A chartplotter is often the first item people add to their new motor boat, sometimes at the expense of physical charts. Jon Mendez explains how to set one up properly.
Personally, I would not go to sea in an unfamiliar area without a printed chart. However, the reality is that many owners use some form of chartplotter as their primary form of navigation. Used well they are an excellent aid to navigation. But straight from the manufacturer they are just a means of establishing your boat’s current position. How that is displayed and how you use that information is what keeps your boat safe.
So any boat I step on, I go through the following routine to ensure I understand what is being displayed and how it relates to me. The first step is to establish the dates of any charts loaded on it. On start-up most plotters display a warning “not to use this as your primary form of navigation”, which most of us bypass or don’t read in full. However, there is often a tab to “read more” that should give the chart’s date. This indicates how accurately you can rely on the information displayed.
Next, I go to the setup menu — some are easy to follow, others hide things in different layers and places so be prepared to explore. I then check the position shown to verify visually that I am where it shows me to be. If I can find a signal strength indicator, I will check that too. You should be looking for a low HDOP of close to 1. This means that it’s receiving a position and telling you accurately where you are.
Next up is system datum. Are the charts and plotter displaying position in the same format — usually WGS 84? I like the chart displayed in ‘North up’, so the image looks the same as a printed chart, especially if I am somewhere unknown. Other people prefer a ‘Head up’ view, where the chart moves around with your direction of travel, much like most sat navs in cars. It’s a personal preference.

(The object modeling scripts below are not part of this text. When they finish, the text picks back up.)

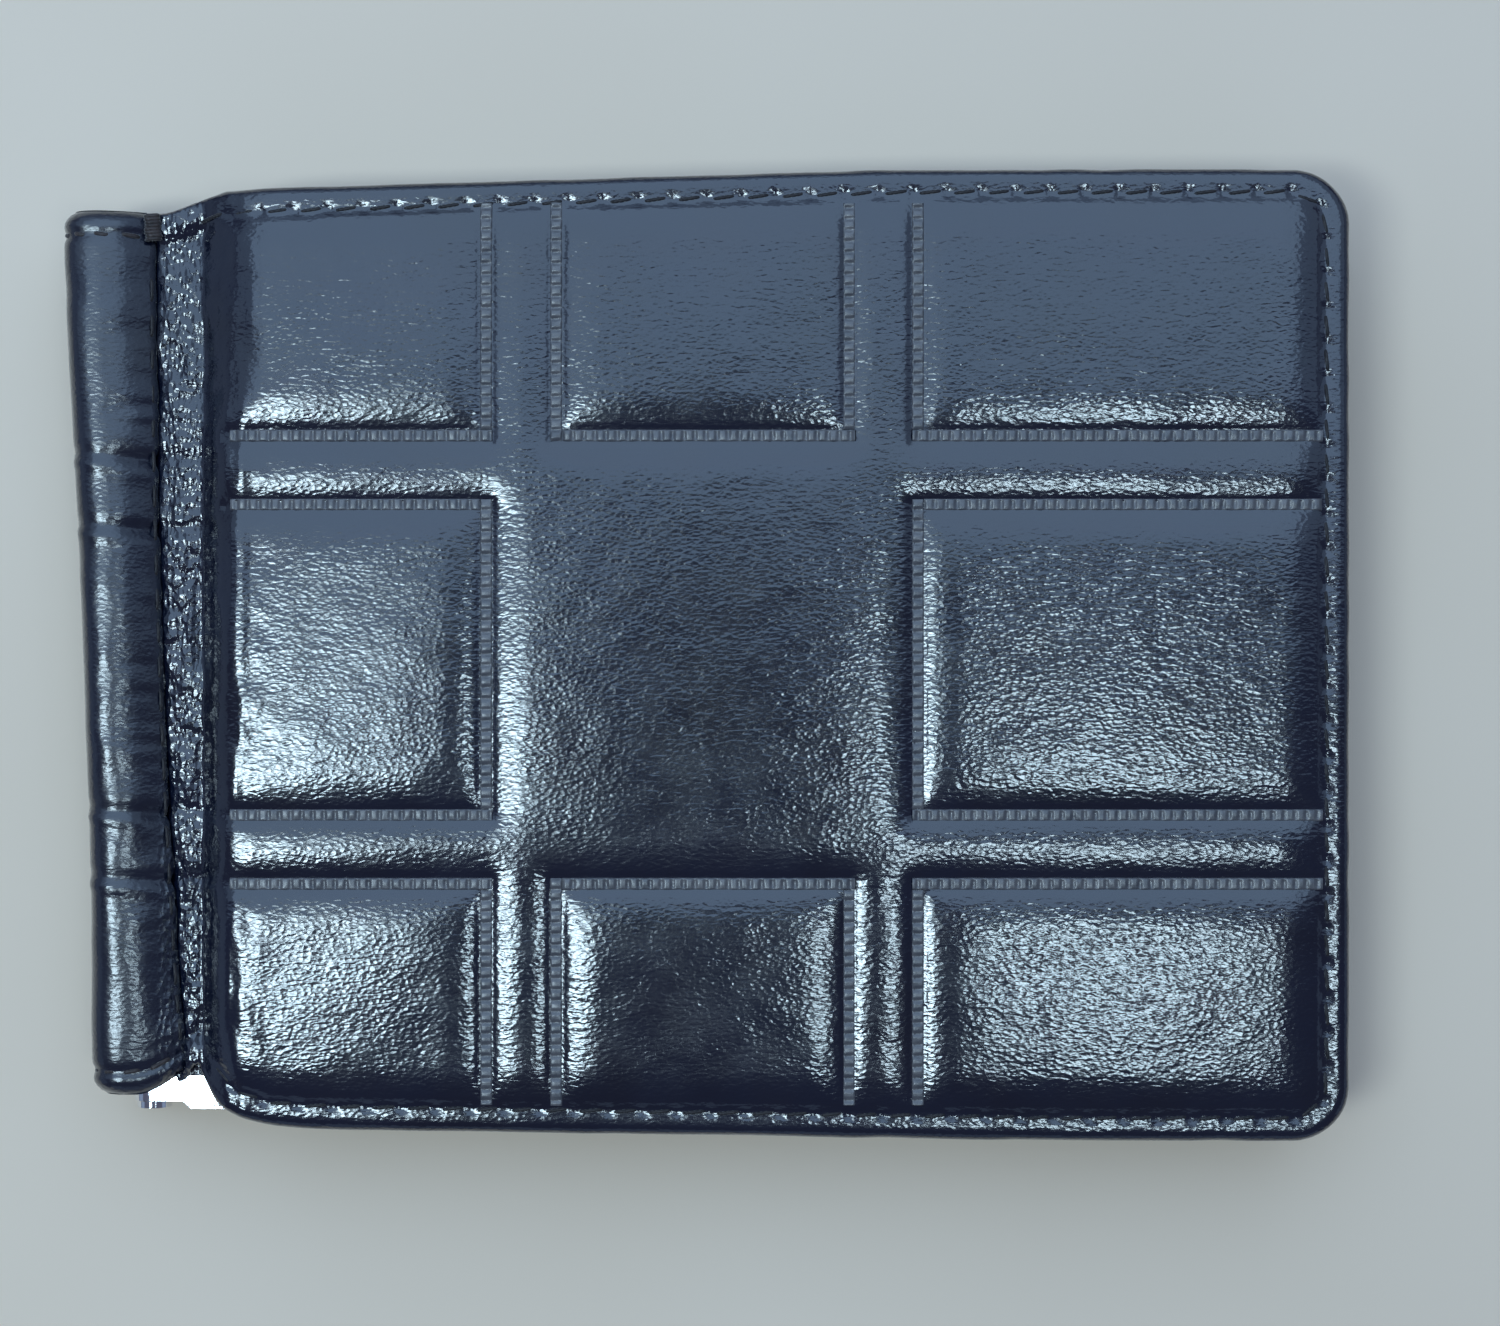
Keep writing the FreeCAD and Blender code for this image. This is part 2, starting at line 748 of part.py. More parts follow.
def clip_frame():
    """The spring clip: a flat steel U whose arm ends are rolled round the pivot rod."""
    body = new_body("clip_frame")
    shift = size.clip_shift
    outer = size.clip_half_width
    inner = clip_inner_half
    neck = outer - size.rod_head_thickness - size.side_gap
    bore = size.rod_radius + size.running_gap
    strip_low = fold_z[BACK] + bore
    bar_outer = fold_x + size.clip_reach
    bar_inner = bar_outer - size.bar_width
    neck_end = fold_x + size.neck_length
    half_outline = [
        (bar_inner, inner), (fold_x, inner), (fold_x, neck), (neck_end, neck),
        (neck_end + size.neck_shoulder, outer), (bar_outer, outer),
    ]
    upper = [(x, shift + y) for x, y in half_outline]
    lower = [(x, shift - y) for x, y in reversed(half_outline)]
    strip = new_sketch(body, "XY_Plane", strip_low)
    draw_polygon(strip, upper + lower)
    pad(body, strip, size.strip_thickness)
    round_edges(body, size.clip_corner_radius, upright(bar_outer))
    round_edges(body, size.clip_corner_radius - size.arm_width, upright(bar_inner))
    for low_y, high_y in (
        (shift + inner, shift + neck),
        (shift - neck, shift - inner),
    ):
        round_bar(body, low_y, high_y, bore + size.strip_thickness)
    hole = new_sketch(body, "XZ_Plane", outer - shift)
    draw_circle(hole, fold_x, fold_z[BACK], bore)
    pocket(body, hole, outer * 2)


# ---------------------------------------------------------------- assembly

for cover_side in (BACK, FRONT):
    cover(cover_side)
note_side_panels()
card_pockets()
spine_outer_leather()
spine_inner_leather()
spine_stiffener()
clip_base_channel()
clip_rivets()
clip_pivot_rod()
torsion_spring("upper_torsion_spring", 1)
torsion_spring("lower_torsion_spring", -1)
for cover_side in (BACK, FRONT):
    hinge_leathers(cover_side)
    hinge_threads(cover_side)
clip_frame()

doc.recompute()
for item in doc.Objects:
    if "Invalid" in item.State or "Error" in item.State:
        raise RuntimeError(f"{item.Label} failed: {item.State}")
for body in nodes:
    if body.Shape.isNull() or not body.Shape.isValid():
        raise RuntimeError(f"{body.Label} has no valid shape")

os.makedirs("parts", exist_ok=True)
for body in nodes:
    body.Shape.exportStep(os.path.join("parts", body.Label + ".step"))
    box = body.Shape.BoundBox
    print(f"{body.Label:24s} solids {len(body.Shape.Solids)} volume {body.Shape.Volume:9.2f}"
          f"  x {box.XMin:7.2f} {box.XMax:7.2f}  y {box.YMin:7.2f} {box.YMax:7.2f}"
          f"  z {box.ZMin:6.2f} {box.ZMax:6.2f}")
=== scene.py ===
import math

import bpy
import numpy as np
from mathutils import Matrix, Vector
from mathutils.kdtree import KDTree


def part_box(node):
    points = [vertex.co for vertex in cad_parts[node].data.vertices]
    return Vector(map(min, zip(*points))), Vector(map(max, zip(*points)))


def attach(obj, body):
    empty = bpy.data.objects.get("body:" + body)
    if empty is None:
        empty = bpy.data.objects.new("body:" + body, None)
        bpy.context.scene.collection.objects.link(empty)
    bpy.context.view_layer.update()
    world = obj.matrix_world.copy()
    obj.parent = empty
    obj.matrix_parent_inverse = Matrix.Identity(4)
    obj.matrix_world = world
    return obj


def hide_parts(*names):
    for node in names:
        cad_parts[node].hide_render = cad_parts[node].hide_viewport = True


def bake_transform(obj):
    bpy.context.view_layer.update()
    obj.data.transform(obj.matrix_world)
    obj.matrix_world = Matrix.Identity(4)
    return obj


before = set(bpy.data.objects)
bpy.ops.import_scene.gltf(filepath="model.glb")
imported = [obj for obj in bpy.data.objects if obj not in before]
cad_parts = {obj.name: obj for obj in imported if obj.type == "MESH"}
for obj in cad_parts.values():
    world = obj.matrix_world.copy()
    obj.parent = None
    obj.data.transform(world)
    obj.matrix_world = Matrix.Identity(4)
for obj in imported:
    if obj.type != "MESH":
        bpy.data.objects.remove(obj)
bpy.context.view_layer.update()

# Money clip wallet: soft leather, stitching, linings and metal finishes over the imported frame.
# Shapes are worked out in millimetres, in the frame's axes, and stored in metres.
MM = 0.001
FRONT = 1
BACK = -1
SIDE_NAME = {FRONT: "front", BACK: "back"}
PI = math.pi


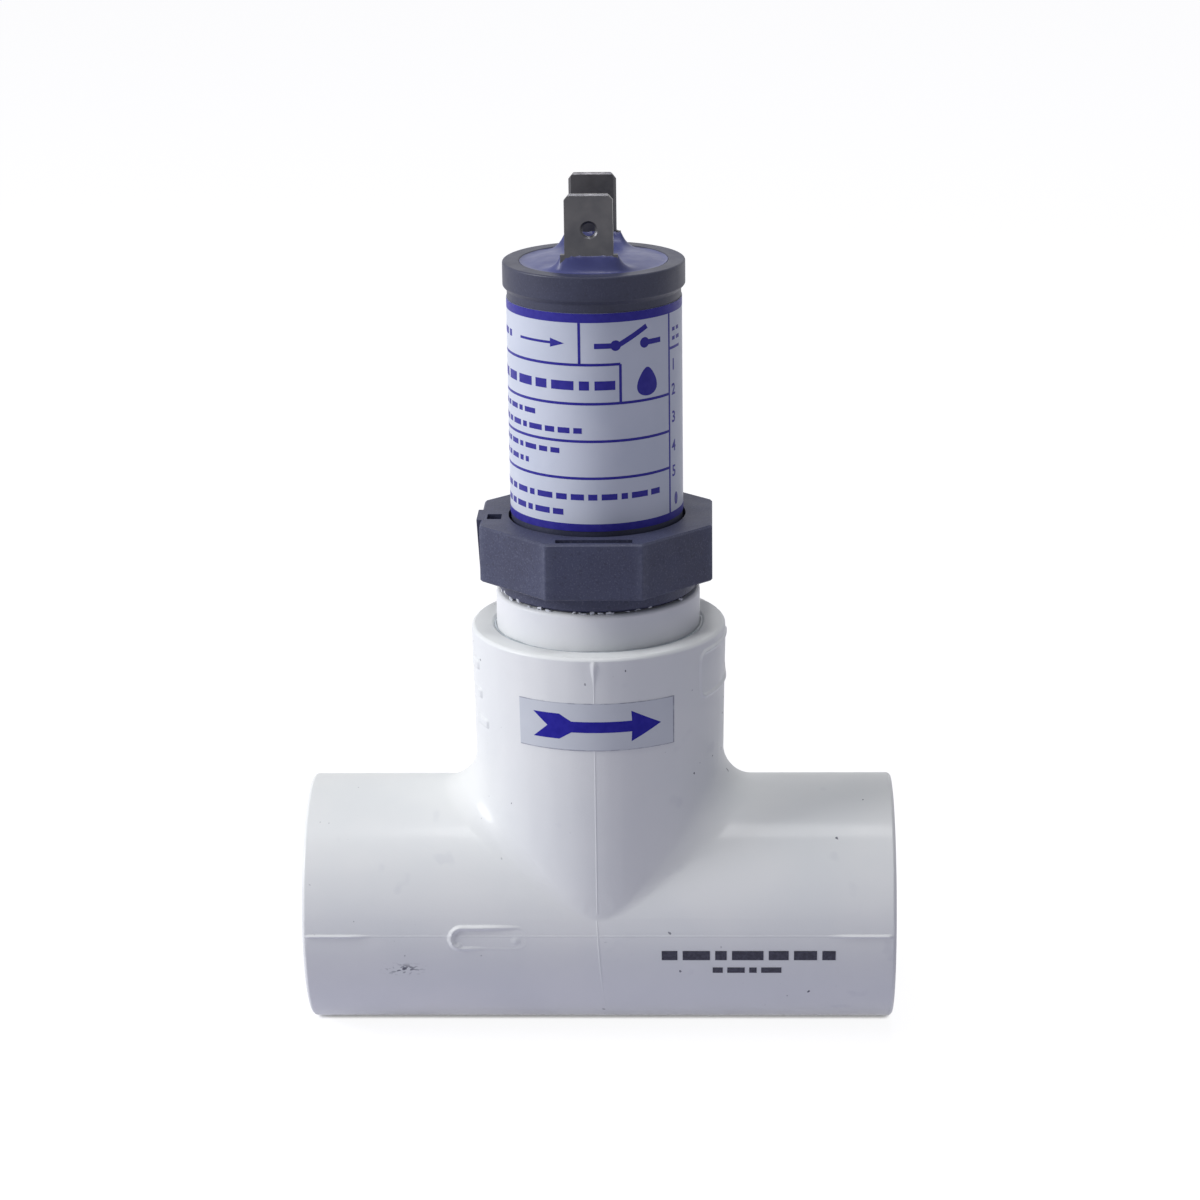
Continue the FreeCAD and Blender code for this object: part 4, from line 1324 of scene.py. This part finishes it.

Then I check the units being used and ensure it’s in local time so that any tidal information is correct and not for another time zone. By the same token if it’s in an area with chart depths in metres, then I want the plotter to display the same. I use nautical miles and knots for distance and speed and if the plotter has a sonar, then metres for depth. I like any bearings to be shown in True, again so they match the chart.
Lastly, I look at the cartography — what is shown and how. Most units allow you to choose how much detail is available and give greater detail as you zoom in, unlike a physical chart which only has what is printed on it. It’s very easy to miss important information by being zoomed out too far. On most plotters, you can also set the colours of different water depths.
I like the chart to display deep areas in white and shallow — usually below 5m — in blue. If there is the option to show information alongside the chart itself I choose the following: position in latitude and longitude, course over the ground (COG), speed over the ground (SOG) and depth. The crucial part is not to believe any of it without checking first. That means visual checks of your surroundings using the compass to see that the COG is roughly correct and the buoyage matches what the screen displays.